- **Objective**
All the data should come back exactly as it was given.

- **Information supplied**

* start *

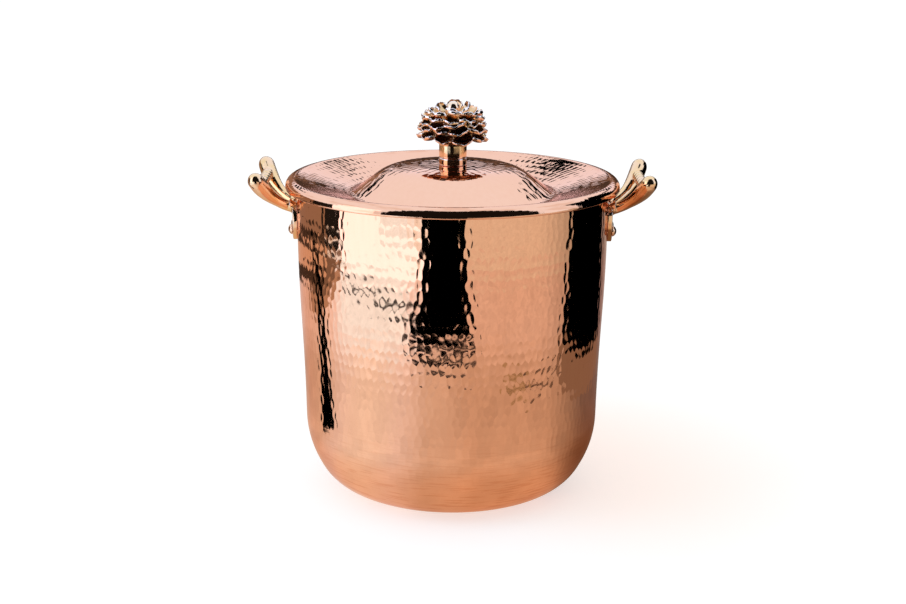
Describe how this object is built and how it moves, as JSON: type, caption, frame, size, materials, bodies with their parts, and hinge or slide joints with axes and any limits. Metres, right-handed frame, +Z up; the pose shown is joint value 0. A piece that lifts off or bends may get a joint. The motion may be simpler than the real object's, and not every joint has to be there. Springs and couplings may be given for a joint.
{
  "type": "stockpot",
  "caption": "Tall hammered copper stockpot with a tinned inside, a cast bronze grip on each side and a lift-off domed lid with a flower-head knob.",
  "frame": {"origin": "centre of the flat base, on the surface the pot stands on", "axes": "+Z up along the pot's axis, +X towards the right handle, -Y towards the front"},
  "size_m": [0.349, 0.2924, 0.351],
  "materials": {
    "hammered_copper": "hand hammered and polished",
    "tin_coat": "wiped tin, satin",
    "cast_bronze": "cast and polished, dark in the recesses",
    "rivet_copper": "hammered round heads",
    "screw_brass": "turned and polished"
  },
  "bodies": {
    "pot": {"pot_vessel": "hammered_copper", "pot_lining": "tin_coat", "right_handle": "cast_bronze", "left_handle": "cast_bronze", "right_rear_rivet": "rivet_copper", "right_front_rivet": "rivet_copper", "left_rear_rivet": "rivet_copper", "left_front_rivet": "rivet_copper"},
    "lid": {"lid_shell": "hammered_copper", "lid_lining": "tin_coat", "finial_collar": "cast_bronze", "finial_flower": "cast_bronze", "finial_washer": "screw_brass", "finial_screw": "screw_brass"}
  },
  "joints": [
    {"name": "lid_lift", "type": "slide", "parent": "pot", "child": "lid", "axis": [0, 0, 1], "range_m": [0, 0.12]}
  ]
}
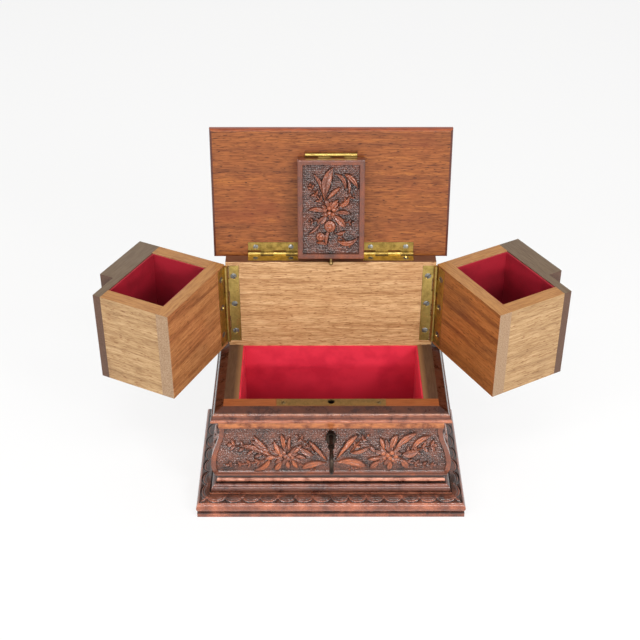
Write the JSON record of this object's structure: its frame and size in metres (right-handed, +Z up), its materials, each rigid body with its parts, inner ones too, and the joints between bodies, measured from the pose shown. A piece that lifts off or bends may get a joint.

* end *

- **In response**
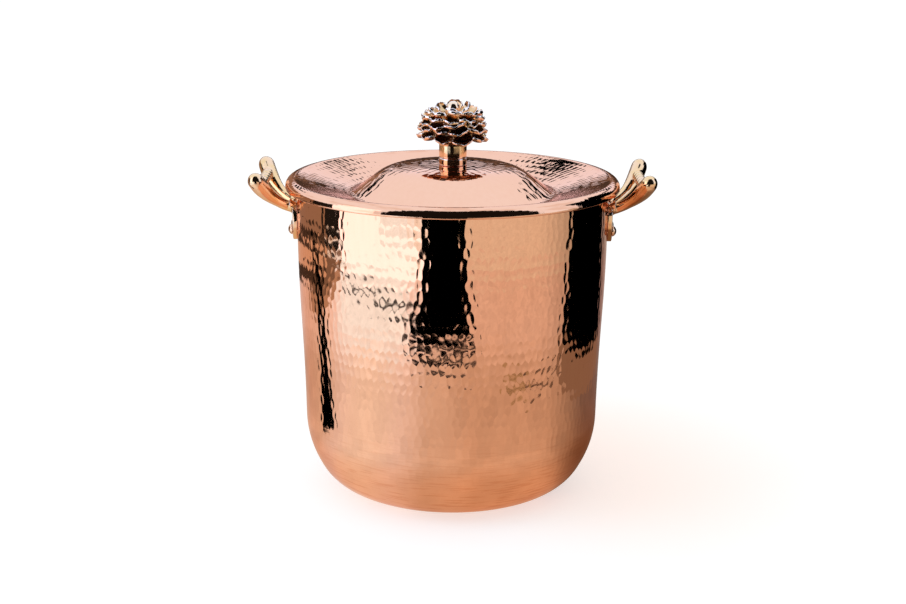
Describe how this object is built and how it moves, as JSON: type, caption, frame, size, materials, bodies with their parts, and hinge or slide joints with axes and any limits. Metres, right-handed frame, +Z up; the pose shown is joint value 0. A piece that lifts off or bends may get a joint. The motion may be simpler than the real object's, and not every joint has to be there. Springs and couplings may be given for a joint.
{
  "type": "stockpot",
  "caption": "Tall hammered copper stockpot with a tinned inside, a cast bronze grip on each side and a lift-off domed lid with a flower-head knob.",
  "frame": {"origin": "centre of the flat base, on the surface the pot stands on", "axes": "+Z up along the pot's axis, +X towards the right handle, -Y towards the front"},
  "size_m": [0.349, 0.2924, 0.351],
  "materials": {
    "hammered_copper": "hand hammered and polished",
    "tin_coat": "wiped tin, satin",
    "cast_bronze": "cast and polished, dark in the recesses",
    "rivet_copper": "hammered round heads",
    "screw_brass": "turned and polished"
  },
  "bodies": {
    "pot": {"pot_vessel": "hammered_copper", "pot_lining": "tin_coat", "right_handle": "cast_bronze", "left_handle": "cast_bronze", "right_rear_rivet": "rivet_copper", "right_front_rivet": "rivet_copper", "left_rear_rivet": "rivet_copper", "left_front_rivet": "rivet_copper"},
    "lid": {"lid_shell": "hammered_copper", "lid_lining": "tin_coat", "finial_collar": "cast_bronze", "finial_flower": "cast_bronze", "finial_washer": "screw_brass", "finial_screw": "screw_brass"}
  },
  "joints": [
    {"name": "lid_lift", "type": "slide", "parent": "pot", "child": "lid", "axis": [0, 0, 1], "range_m": [0, 0.12]}
  ]
}
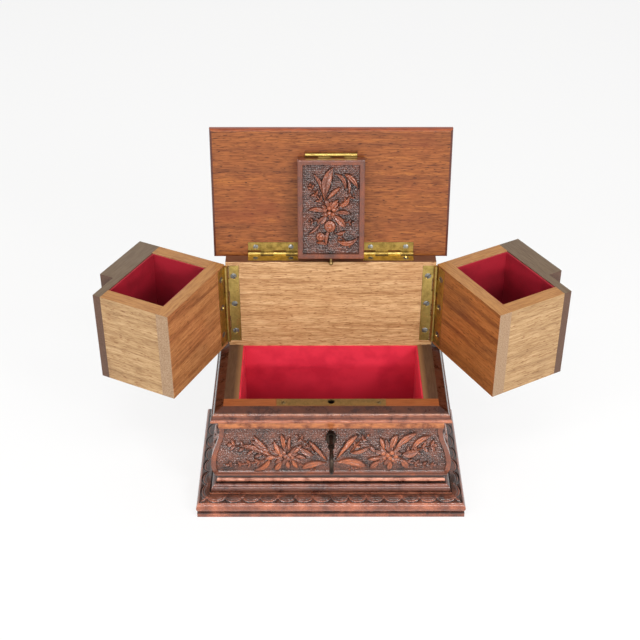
Write the JSON record of this object's structure: its frame and size in metres (right-handed, +Z up), its materials, each rigid body with its parts, inner ones too, and the joints between bodies, measured from the pose shown. A piece that lifts off or bends may get a joint.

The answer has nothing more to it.